Cognitive Behavioral Therapy
The most accepted OCD rituals treatment option is cognitive behavioral therapy (CBT). This therapy focuses on "retraining" the brain, or actually changing the activity in the brain due to a specific stimulus. The main technique used in cognitive behavioral therapy is exposure and ritual prevention (ERP), which allows the person to experience the stimulus to his compulsions without actually acting on them. For example, a person who is terrified to shake hands with someone else, and washes his hands after any contact with another person, would intentionally shake another person’s hand and hold back from washing his hands. Doing this over and over again would eventually reprogram his brain to know that shaking another person’s hand does not require hand washing. Eventually, the person’s anxiety would be lowered and the therapy could move to treating other OCD symptoms.

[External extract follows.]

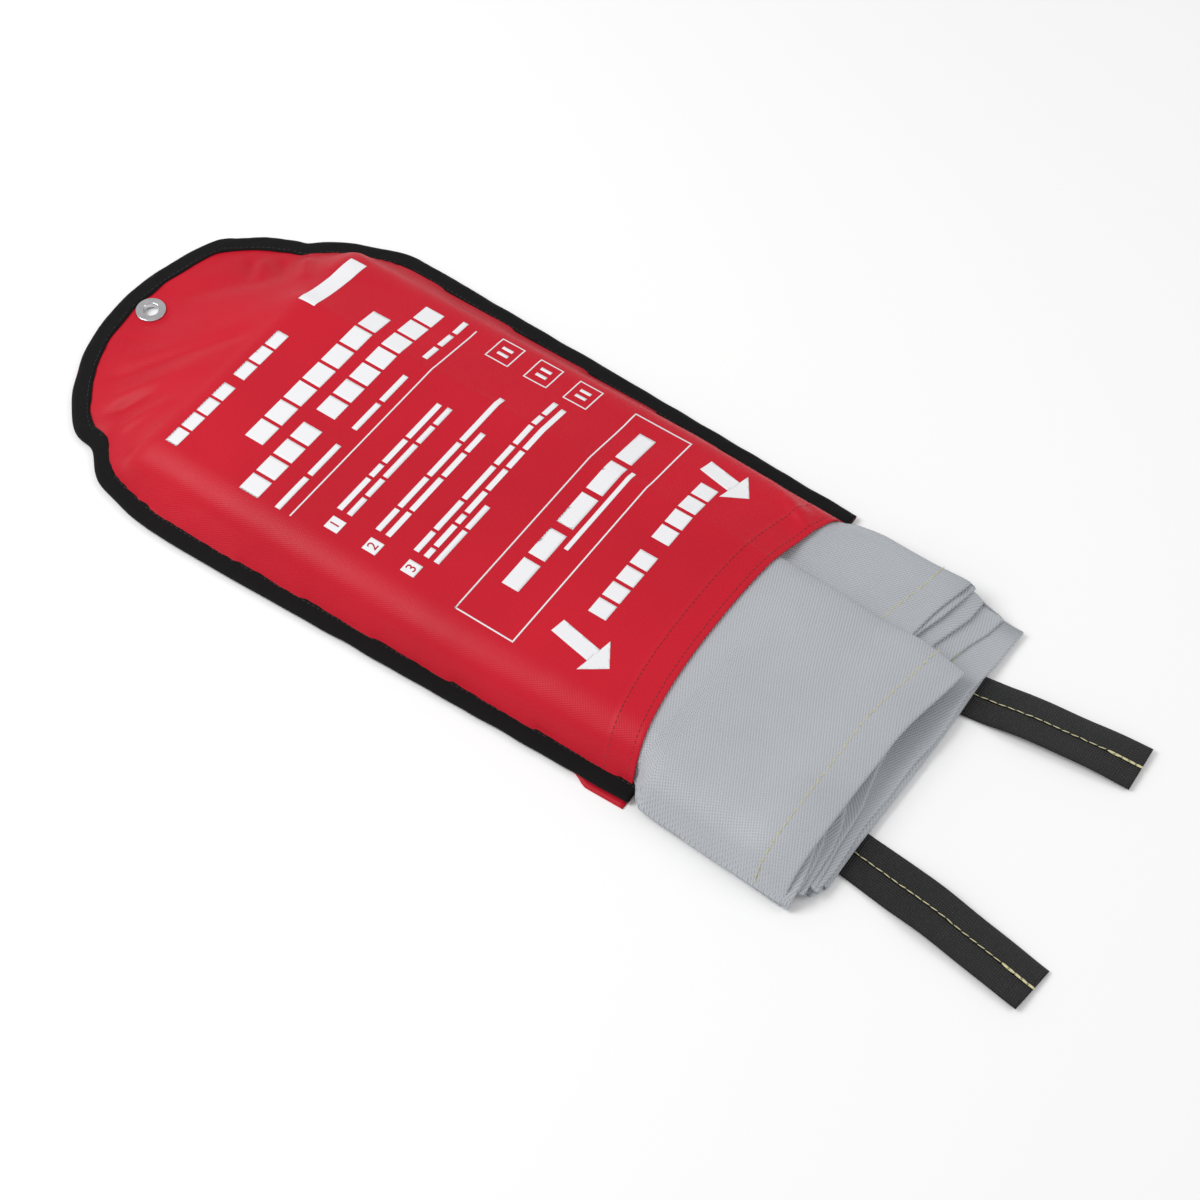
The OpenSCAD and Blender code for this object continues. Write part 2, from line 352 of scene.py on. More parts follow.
def cloth_grid(name, points, flat, slot, thick, keep=None):
    """A cloth of that thickness from rows and columns of points, with its flat places as UVs, both in millimetres."""
    rows, columns = points.shape[:2]
    mesh = bpy.data.meshes.new(name)
    at = np.arange(rows * columns).reshape(rows, columns)
    quads = np.stack([at[:-1, :-1], at[1:, :-1], at[1:, 1:], at[:-1, 1:]], -1).reshape(-1, 4)
    if keep is not None:
        middle = points.reshape(-1, 3)[quads].mean(1)
        quads = quads[keep(middle[:, 0], middle[:, 1])]
    used, inverse = np.unique(quads, return_inverse=True)
    mesh.from_pydata((points.reshape(-1, 3)[used] * MM).tolist(), [], inverse.reshape(-1, 4).tolist())
    layer = mesh.uv_layers.new(name="flat")
    corner = np.zeros(len(mesh.loops), np.int32)
    mesh.loops.foreach_get("vertex_index", corner)
    layer.data.foreach_set("uv", (flat.reshape(-1, 2)[used][corner] * MM).astype(np.float32).ravel())
    return thickened(new_object(name, mesh, slot), thick, 0)


def dropped(panel, x, y, above):
    """Heights in millimetres that far above the top of a finished piece, straight below each place."""
    work = bmesh.new()
    work.from_mesh(panel.data)
    tree = BVHTree.FromBMesh(work)
    work.free()
    hits = [tree.ray_cast((px * MM, py * MM, 0.1), (0, 0, -1))[0] for px, py in zip(x, y)]
    return np.array([hit.z / MM + above for hit in hits])


def printed(name, shapes, panel, above, thick, cell):
    """Flat shapes laid on a panel: each polygon is cut into small cells, dropped that far above it and thickened."""
    work = bmesh.new()
    for outline in shapes:
        work.faces.new([work.verts.new((px, py, 0)) for px, py in outline])
    spread = np.array([p for outline in shapes for p in outline])
    for axis in (0, 1):
        for cut in np.arange(math.floor(spread[:, axis].min() / cell) * cell, spread[:, axis].max(), cell):
            across = (1 - axis, axis, 0)
            whole = work.verts[:] + work.edges[:] + work.faces[:]
            bmesh.ops.bisect_plane(work, geom=whole, plane_co=[cut * a for a in across], plane_no=across)
    bmesh.ops.recalc_face_normals(work, faces=work.faces)
    for f in work.faces:
        if f.normal.z < 0:
            f.normal_flip()
    uv = work.loops.layers.uv.new("flat")
    for f in work.faces:
        for loop in f.loops:
            loop[uv].uv = (loop.vert.co.x * MM, loop.vert.co.y * MM)
    places = np.array([v.co for v in work.verts])
    for v, z in zip(work.verts, dropped(panel, places[:, 0], places[:, 1], above)):
        v.co = (v.co.x * MM, v.co.y * MM, z * MM)
    mesh = bpy.data.meshes.new(name)
    work.to_mesh(mesh)
    work.free()
    return thickened(new_object(name, mesh, "white_print"), thick, 1)


# ---- materials


def add_node(tree, kind, links=(), **settings):
    """Makes a node, and links or sets its inputs."""
    node = tree.nodes.new(kind)
    for key, value in settings.items():
        setattr(node, key, value)
    for socket, value in dict(links).items():
        if isinstance(value, bpy.types.NodeSocket):
            tree.links.new(value, node.inputs[socket])
        else:
            node.inputs[socket].default_value = value
    return node


class Finish:
    """A short way to write a material's nodes."""

    def __init__(self, name, color, roughness, **sockets):
        self.material = bpy.data.materials.new(name)
        self.material.use_nodes = True
        self.tree = self.material.node_tree
        self.shader = self.tree.nodes["Principled BSDF"]
        self.shader.inputs["Base Color"].default_value = (*color, 1)
        self.shader.inputs["Roughness"].default_value = roughness
        for socket, value in sockets.items():
            self.shader.inputs[socket.replace("_", " ")].default_value = value
        self.normal = None

    def node(self, kind, links=(), **settings):
        return add_node(self.tree, kind, links, **settings)

    def place(self, uv=True, scale=(1, 1, 1), turn=0.0):
        """The flat cloth's own coordinates, or the piece's, scaled to repeats per metre."""
        source = self.node("ShaderNodeTexCoord").outputs["UV" if uv else "Object"]
        spun = self.node("ShaderNodeMapping", {"Vector": source, "Rotation": (0, 0, turn)})
        return self.node("ShaderNodeMapping", {"Vector": spun.outputs[0], "Scale": scale}).outputs[0]

    def math(self, operation, a, b=0.0):
        return self.node("ShaderNodeMath", {0: a, 1: b}, operation=operation).outputs[0]

    def mixed(self, *parts):
        """Sum of the given values, each times its share."""
        return functools.reduce(lambda a, b: self.math("ADD", a, b), [self.math("MULTIPLY", *part) for part in parts])

    def spread(self, value, span, low):
        """A value from 0 to 1 brought to that span above low."""
        return self.math("ADD", self.math("MULTIPLY", value, span), low)

    def noise(self, place, scale, detail=3.0, rough=0.5):
        links = {"Vector": place, "Scale": scale, "Detail": detail, "Roughness": rough}
        return self.node("ShaderNodeTexNoise", links).outputs["Fac"]

    def ribs(self, place, axis="X"):
        """Waves, one for each unit along an axis."""
        return self.wave(self.node("ShaderNodeSeparateXYZ", {"Vector": place}).outputs[axis])

    def wave(self, value):
        return self.math("SINE", self.math("MULTIPLY", value, math.tau))

    def ramp(self, value, stops):
        node = self.node("ShaderNodeValToRGB", {"Fac": value})
        ramp = node.color_ramp
        while len(ramp.elements) < len(stops):
            ramp.elements.new(0.5)
        for element, (position, color) in zip(ramp.elements, stops):
            element.position, element.color = position, (*color, 1)
        return node.outputs["Color"]

    def relief(self, height, depth, strength=1.0):
        """Adds a bump that is that many millimetres deep on top of those before it."""
        links = {"Height": height, "Distance": depth * MM, "Strength": strength}
        if self.normal is not None:
            links["Normal"] = self.normal
        self.normal = self.node("ShaderNodeBump", links).outputs[0]

    def done(self, color=None, roughness=None):
        for socket, value in (("Base Color", color), ("Roughness", roughness), ("Normal", self.normal)):
            if value is not None:
                self.tree.links.new(value, self.shader.inputs[socket])
        return self.material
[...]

Medication can also be helpful in treating OCD. Specifically, most psychiatrists will prescribe SSRIs (Specific Serotonin Reuptake Inhibitors), which can be helpful in controlling OCD symptoms. Some people with OCD take medication side by side with therapy sessions. The major downside of medication is that the person with OCD cannot usually be weaned off the medication without the symptoms reappearing. Therapy, on the other hand, can lead to improvement even once the therapy has been discontinued.
Some people prefer herbal treatments over traditional medication because they are more "natural," and usually cheaper than prescription drugs. On the other hand, many alternative treatments can cause serious side effects if they are not carefully researched, even if they are made purely from herbal sources. Most herbal treatments for OCD have not yet been tested well enough to ascertain whether they are effective and have no side effects. One possibility, however, is St. John’s Wort, which has been tested in several small-scale studies. Although some studies have found that it has no greater effect than a placebo, others have found that it mimics the effects of SSRIs. Passiflora, a herb that is usually given alongside St. John’s Wort to increase its effectiveness, has not been shown to help OCD on its own.
For most people with OCD, therapy or medication should be able to help them control their disorder. Some people, however, have what is called "treatment resistant OCD." This type of OCD does not respond to typical treatments, and it is often far more extreme in its ability to minimize the person’s quality of life, which can lead to complications with the disorder. In these cases, psychiatrists may suggest brain surgery. Because this option is controversial – because it requires the destruction of one portion of the brain – modern brain surgery is reserved for those with the most extreme cases of OCD, and only after all other treatments have been tried and have failed. Brain surgery for OCD usually focuses on using radio-frequency waves to destroy the corticostriatal circuit, a circuit that has been implicated in OCD.